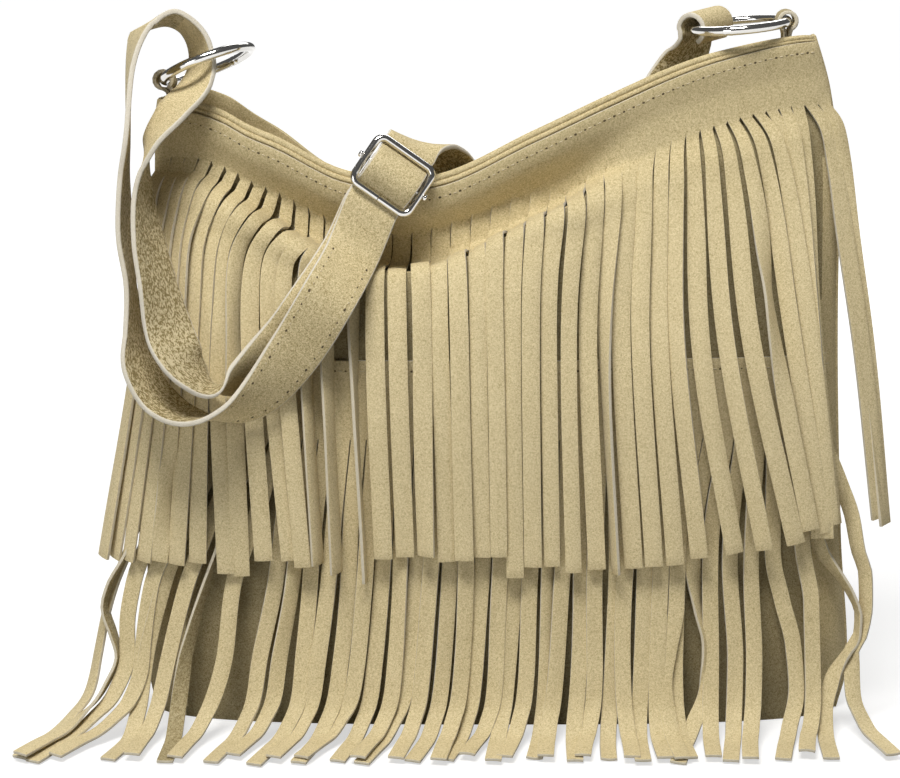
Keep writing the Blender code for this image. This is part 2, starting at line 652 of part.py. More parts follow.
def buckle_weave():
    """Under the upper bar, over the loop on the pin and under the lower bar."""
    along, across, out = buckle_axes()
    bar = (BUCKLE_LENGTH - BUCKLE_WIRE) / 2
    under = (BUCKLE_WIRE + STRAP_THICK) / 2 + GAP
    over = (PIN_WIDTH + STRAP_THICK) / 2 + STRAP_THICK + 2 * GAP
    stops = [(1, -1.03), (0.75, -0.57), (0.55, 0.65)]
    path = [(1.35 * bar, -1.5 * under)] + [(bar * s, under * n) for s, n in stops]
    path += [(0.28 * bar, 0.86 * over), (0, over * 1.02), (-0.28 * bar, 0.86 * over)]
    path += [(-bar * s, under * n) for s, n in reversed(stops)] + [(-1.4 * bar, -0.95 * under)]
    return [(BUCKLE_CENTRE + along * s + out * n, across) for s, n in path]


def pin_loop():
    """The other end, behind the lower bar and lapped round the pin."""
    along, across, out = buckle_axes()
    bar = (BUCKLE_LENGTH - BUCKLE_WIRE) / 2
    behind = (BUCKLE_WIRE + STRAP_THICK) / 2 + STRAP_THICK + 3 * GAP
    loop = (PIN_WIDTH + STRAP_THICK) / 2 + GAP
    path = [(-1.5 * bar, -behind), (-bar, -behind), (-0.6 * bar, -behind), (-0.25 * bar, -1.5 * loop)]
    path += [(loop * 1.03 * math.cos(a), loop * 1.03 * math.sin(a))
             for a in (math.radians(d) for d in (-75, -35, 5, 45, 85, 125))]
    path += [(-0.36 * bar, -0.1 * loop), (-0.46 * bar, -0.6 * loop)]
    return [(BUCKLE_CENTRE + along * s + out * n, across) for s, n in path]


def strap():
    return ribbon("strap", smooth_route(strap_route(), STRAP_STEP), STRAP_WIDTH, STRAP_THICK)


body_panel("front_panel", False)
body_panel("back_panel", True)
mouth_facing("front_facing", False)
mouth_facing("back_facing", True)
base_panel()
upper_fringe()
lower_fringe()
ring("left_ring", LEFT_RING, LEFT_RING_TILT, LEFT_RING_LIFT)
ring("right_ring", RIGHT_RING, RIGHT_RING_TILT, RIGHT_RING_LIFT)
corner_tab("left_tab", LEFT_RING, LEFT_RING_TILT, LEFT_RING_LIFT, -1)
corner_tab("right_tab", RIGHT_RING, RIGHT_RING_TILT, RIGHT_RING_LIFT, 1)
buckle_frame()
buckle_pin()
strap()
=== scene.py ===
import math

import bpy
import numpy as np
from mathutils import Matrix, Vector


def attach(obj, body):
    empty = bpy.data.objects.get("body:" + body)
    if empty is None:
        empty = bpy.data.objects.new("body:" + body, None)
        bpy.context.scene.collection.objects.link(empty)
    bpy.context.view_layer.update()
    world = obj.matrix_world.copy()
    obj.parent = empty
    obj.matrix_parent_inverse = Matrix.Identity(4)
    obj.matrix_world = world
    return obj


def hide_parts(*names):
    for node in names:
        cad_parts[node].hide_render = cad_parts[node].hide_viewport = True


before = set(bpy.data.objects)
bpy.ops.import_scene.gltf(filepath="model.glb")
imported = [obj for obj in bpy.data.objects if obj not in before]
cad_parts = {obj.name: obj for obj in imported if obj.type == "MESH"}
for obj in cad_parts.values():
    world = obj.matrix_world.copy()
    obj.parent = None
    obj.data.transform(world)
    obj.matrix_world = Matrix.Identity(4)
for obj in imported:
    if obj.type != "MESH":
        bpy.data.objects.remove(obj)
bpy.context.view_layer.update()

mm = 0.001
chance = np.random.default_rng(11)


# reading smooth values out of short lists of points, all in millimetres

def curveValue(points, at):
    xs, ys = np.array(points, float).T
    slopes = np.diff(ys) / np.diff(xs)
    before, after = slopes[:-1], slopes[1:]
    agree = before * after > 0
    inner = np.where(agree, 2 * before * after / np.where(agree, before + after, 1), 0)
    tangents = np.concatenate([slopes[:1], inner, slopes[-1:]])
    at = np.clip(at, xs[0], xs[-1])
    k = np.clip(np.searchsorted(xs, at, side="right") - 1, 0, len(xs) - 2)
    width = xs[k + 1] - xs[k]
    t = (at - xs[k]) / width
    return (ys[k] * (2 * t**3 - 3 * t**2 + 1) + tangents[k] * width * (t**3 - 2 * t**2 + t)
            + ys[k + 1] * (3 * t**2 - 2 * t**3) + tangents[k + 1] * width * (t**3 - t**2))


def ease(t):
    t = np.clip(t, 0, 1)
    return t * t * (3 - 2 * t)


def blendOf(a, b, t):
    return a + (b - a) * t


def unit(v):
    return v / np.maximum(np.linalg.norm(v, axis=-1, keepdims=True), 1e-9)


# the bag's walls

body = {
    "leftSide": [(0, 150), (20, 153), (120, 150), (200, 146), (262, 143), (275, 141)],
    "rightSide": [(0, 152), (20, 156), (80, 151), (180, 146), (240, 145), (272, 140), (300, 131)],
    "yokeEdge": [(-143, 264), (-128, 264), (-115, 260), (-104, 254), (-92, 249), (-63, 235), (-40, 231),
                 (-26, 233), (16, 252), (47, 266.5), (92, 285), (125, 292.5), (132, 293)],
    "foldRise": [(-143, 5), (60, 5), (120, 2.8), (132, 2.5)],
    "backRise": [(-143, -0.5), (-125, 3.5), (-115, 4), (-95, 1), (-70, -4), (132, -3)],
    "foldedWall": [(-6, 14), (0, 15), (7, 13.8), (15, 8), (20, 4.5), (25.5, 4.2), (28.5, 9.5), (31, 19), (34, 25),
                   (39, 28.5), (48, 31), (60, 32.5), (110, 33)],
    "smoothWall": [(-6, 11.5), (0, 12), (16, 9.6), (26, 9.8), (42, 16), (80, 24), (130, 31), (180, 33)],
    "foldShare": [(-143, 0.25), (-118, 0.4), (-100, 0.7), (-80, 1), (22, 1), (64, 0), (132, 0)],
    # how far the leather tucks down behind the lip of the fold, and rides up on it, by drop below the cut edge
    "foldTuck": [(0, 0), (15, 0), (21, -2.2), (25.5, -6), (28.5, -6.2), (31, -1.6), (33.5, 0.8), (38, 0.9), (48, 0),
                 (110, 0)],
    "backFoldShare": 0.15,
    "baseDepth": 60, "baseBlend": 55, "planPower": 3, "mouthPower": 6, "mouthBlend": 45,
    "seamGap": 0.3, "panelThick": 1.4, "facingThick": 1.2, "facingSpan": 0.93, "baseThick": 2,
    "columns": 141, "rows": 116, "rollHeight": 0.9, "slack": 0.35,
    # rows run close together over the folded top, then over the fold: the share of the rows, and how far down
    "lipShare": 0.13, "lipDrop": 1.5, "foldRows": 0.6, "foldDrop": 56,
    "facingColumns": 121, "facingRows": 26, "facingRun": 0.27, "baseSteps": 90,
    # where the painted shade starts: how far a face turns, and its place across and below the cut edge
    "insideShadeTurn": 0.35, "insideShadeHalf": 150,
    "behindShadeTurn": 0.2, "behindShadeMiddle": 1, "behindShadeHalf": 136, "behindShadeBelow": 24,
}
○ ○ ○
● **Requirement**: Reproduce exactly the lines from the line with "path += [(loop" to the line with "for node in", both end lines included.

● **Output**:
    path += [(loop * 1.03 * math.cos(a), loop * 1.03 * math.sin(a))
             for a in (math.radians(d) for d in (-75, -35, 5, 45, 85, 125))]
    path += [(-0.36 * bar, -0.1 * loop), (-0.46 * bar, -0.6 * loop)]
    return [(BUCKLE_CENTRE + along * s + out * n, across) for s, n in path]


def strap():
    return ribbon("strap", smooth_route(strap_route(), STRAP_STEP), STRAP_WIDTH, STRAP_THICK)


body_panel("front_panel", False)
body_panel("back_panel", True)
mouth_facing("front_facing", False)
mouth_facing("back_facing", True)
base_panel()
upper_fringe()
lower_fringe()
ring("left_ring", LEFT_RING, LEFT_RING_TILT, LEFT_RING_LIFT)
ring("right_ring", RIGHT_RING, RIGHT_RING_TILT, RIGHT_RING_LIFT)
corner_tab("left_tab", LEFT_RING, LEFT_RING_TILT, LEFT_RING_LIFT, -1)
corner_tab("right_tab", RIGHT_RING, RIGHT_RING_TILT, RIGHT_RING_LIFT, 1)
buckle_frame()
buckle_pin()
strap()
=== scene.py ===
import math

import bpy
import numpy as np
from mathutils import Matrix, Vector


def attach(obj, body):
    empty = bpy.data.objects.get("body:" + body)
    if empty is None:
        empty = bpy.data.objects.new("body:" + body, None)
        bpy.context.scene.collection.objects.link(empty)
    bpy.context.view_layer.update()
    world = obj.matrix_world.copy()
    obj.parent = empty
    obj.matrix_parent_inverse = Matrix.Identity(4)
    obj.matrix_world = world
    return obj


def hide_parts(*names):
    for node in names:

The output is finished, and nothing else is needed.